Car enseigner aux morts, c’est ce que nous faisons quotidiennement dans les écoles où la parole du prof reste au centre de notre imaginaire social, sous des formes qui fluctuent selon les modes et les époques. Le cours y est encore le signe du savoir intégré ; la parole unique, la matière du cours. L’expérience individuelle, dans sa richesse et sa complexité, sa temporalité aussi, y est souvent périphérique quand elle n’est pas absente. Toujours (souvent) l’élève est associé à la plasticité docile de son cerveau, ses capacités à retenir et restituer, rarement à la totalité de sa personne.

Je n’ai pas vu au cours des trente dernières années que nos récriminations collectives contre les autorités de tutelle aient ralenti ou réformé nos manières d’enseigner. L’école s’est sans doute appauvrie, mais l’enjeu sélectif est demeuré dans le même temps un point de ralliement pour ceux et celles qui veulent la réformer. Dans une proportion difficile à jauger, il me semble que les politiques scolaires autant que notre positionnement personnel, dans l’espace qui est le nôtre, ont construit l’école paradoxale d’aujourd’hui.

Qui nous empêche, à l’échelle de notre classe ou d’un établissement, d’infléchir et de changer notre manière de faire ? Ce n’est certainement pas facile – c’est même très dangereux–, mais c’est la plus immédiate des options possibles. Ce temps de confusion est peut-être le moment d’une mise au clair et d’une mise au pas. À nous de voir. Une part du choix nous revient.

Je crois qu’il est temps et possible aujourd’hui, une fois stoppé l’état d’urgence permanente, de rompre massivement, par des choix personnels, avec la mal nommée continuité pédagogique, fondée, avec ou sans outils collaboratifs, sur la logique du cours, des horaires, du diplôme, des profs et de la sélection. Cette rupture n’exclut pas – elle l’appelle – d’autres ruptures avec d’autres continuités.

Ne nous limitons pas, l’article le dit clairement, à quelques adjectifs : la dimension sociale, à savoir notre rapport aux autres, est au centre de cette aspiration relationnelle qui s’exprime en ce moment ; dans nos désirs confus d’admiration, chaque jour à 20 heures, dans notre fringale de chiffres insensés, dans l’emballement des politiques d’urgence, dans l’extinction des positionnements réfractaires (silencieux, méthodiques, efficaces ?) alors que les rassemblements s’épuisent d’être méthodiquement organisés. Ils sont en plus aujourd’hui interdits.
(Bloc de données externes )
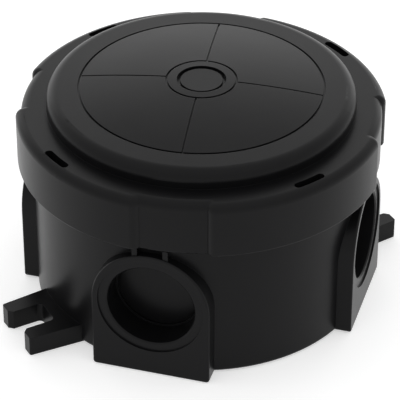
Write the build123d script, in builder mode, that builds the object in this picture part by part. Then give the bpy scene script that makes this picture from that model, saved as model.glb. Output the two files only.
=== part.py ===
from build123d import *
from math import cos, degrees, pi, radians, sin, sqrt
import os

# Round junction box for surface wiring, with four cable entries and a twist lid.
# Millimetres, +Z up. The origin is the centre of the base's underside.
# The front entry faces -Y. Angles round the box are measured from -Y towards +X.

# Base: wall, neck and floor
neck_radius = 37.9
neck_step = 0.6
neck_wall = 2.4
floor_thickness = 2.2
foot_rounding = 1.0
cavity_rounding = 1.5
rim_rounding = 0.5

# Base: cable entries and their arched bosses. Each angle has its face's distance past the wall
entry_radius = 10.1
entry_depth = 7.1
entry_chamfer = 0.3
entry_bosses = ((0, 1.9), (90, 1.1), (180, 1.9), (270, 1.1))
boss_wall = 3.5
boss_foot_height = 4.75
boss_foot_rounding = 0.8
boss_edge_rounding = 0.4
seat_width = 2.1
seat_depth = 0.4
membrane_thickness = 1.2
breakaway_ledge = 0.4
breakaway_width = 0.6
breakaway_depth = 0.6
cup_wall = 1.6
arch_gap = 2.05
arch_rib_spacing = 7.0
arch_rib_width = 1.2
arch_rib_gap = 0.5

# Base: fixing lugs. Each angle has its tip's distance past the wall
fixing_lugs = ((-45, 11.0), (135, 9.3))
lug_sideways = 2.6
lug_sideways_angle = 45
lug_width = 14.6
lug_flare = 1.0
lug_thickness = 4.8
lug_tip_chamfer = 0.3
slot_width = 7.0
slot_margin = 2.9
slot_corner = 1.2
slot_mouth_chamfer = 1.0

# Lid: skirt and ring
skirt_gap = 0.3
skirt_height = 13.0
skirt_wall = 2.4
ring_rounding = 2.0
plate_thickness = 2.2
lid_turn_at_rest = 7.67
recess_depth = 1.2
recess_half_angle = 11.4
recess_side_run = 0.7
recess_outer_corner = 2.1
skirt_edge_rounding = 0.4

# Lid: raised disc, its grooves and the bare medallion
disc_wall = 2.0
disc_foot_height = 1.6
disc_rounding = 2.6
land_width = 4.75
dome_edge_height = 4.35
dome_apex_height = 6.27
groove_depth = 0.4
panel_groove_width = 0.5
spoke_groove_width = 0.4
medallion_radius = 7.9
medallion_groove_width = 0.5
medallion_recess_outer = 5.6
medallion_recess_inner = 4.8
medallion_sink = 0.3
medallion_edge_depth = 0.9

# Twist lock: lugs in the lid, ramps on the base
grip_count = 4
window_width = 1.8
twist_lug_half_angle = 4.4
twist_lug_clearance = 0.6
twist_lug_foot = 2.2
twist_lug_thickness = 2.0
open_angle = 45.0
lid_rise = 1.2
ramp_reach = 1.5
ramp_clearance = 0.3
ramp_gap = 0.35
ramp_thickness = 1.8
ramp_start_angle = -12.0
ramp_end_angle = 37.0
ramp_stop_gap_angle = 0.6
ramp_stop_drop = 2.4

# Seal and the lip that keeps it in place
seal_thickness = 1.3
seal_clearance = 0.3
lip_depth = 2.6
lip_clearance = 1.1
lip_wall = 1.3

# Terminal strip
pole_count = 5
pole_pitch = 10.2
pole_width = 8.2
pole_height = 7.8
pole_floor = 1.2
pole_rounding = 0.5
tube_half_width = 2.6
tube_shoulder = 3.0
tube_bore = 1.7
tube_length = 17.0
tube_recess = 1.5
tube_clearance = 0.1
web_height = 5.0
web_length = 9.0
web_boss_wall = 1.4
chimney_height = 5.2
chimney_radius = 3.4
chimney_clearance = 0.3
clamp_inset = 3.0
post_height = 5.8
post_radius = 3.4
post_hole_depth = 5.5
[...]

C’est en passant personnellement d’une logique d’enseignement à une logique d’apprentissage, prenant en compte les relations et non plus les outils, que nous romprons, collègues, étudiant.es et parents, avec la logique des continuités insolubles ; au risque d’être déjà devancés dans cette transition par ceux qui la préparent depuis vingt ans pour y réintroduire (?) la logique du contrôle et celle des outils (cf. ce rapport intéressant de la DGESIP). Ce n’est évidemment pas aux outils de décider de la nature de nos relations ni de nos manières d’apprendre. De notre vie, en fait.

Si je partage le désir d’échanges, exprimé dans cette tribune, je ne crois plus qu’ils puissent être collectifs. En tant que juxtaposition d’individus constitués en groupes, le collectif est voué à reproduire des propositions générales sans réellement personne pour les incarner. La liberté et la démocratie prônées sont rarement la règle dans les écoles où tout le monde s’en réclame. C’est plutôt à l’esprit de communauté et à l’esprit de rencontre que vont mes préférences. Les affinités propres ne se décident pas par décrets auxquels les collectifs conduisent immanquablement.

« Ainsi, quand, par exemple, un cercle d’intellectuels examine et préconise, avec un pathos dialectique, une transformation des relations humaines, tout en entretenant entre eux des rapports superficiels et indirects comme il est d’usage parmi les intellectuels d’aujourd’hui, alors leur volonté, derrière les apparences, n’aura pas plus d’effets déterminants sur la réalité sociale qu’elle n’en a sur leur propre réalité personnelle. »

Martin Buber, Communauté (1919), Éditions de l’éclat, 2018, p. 53.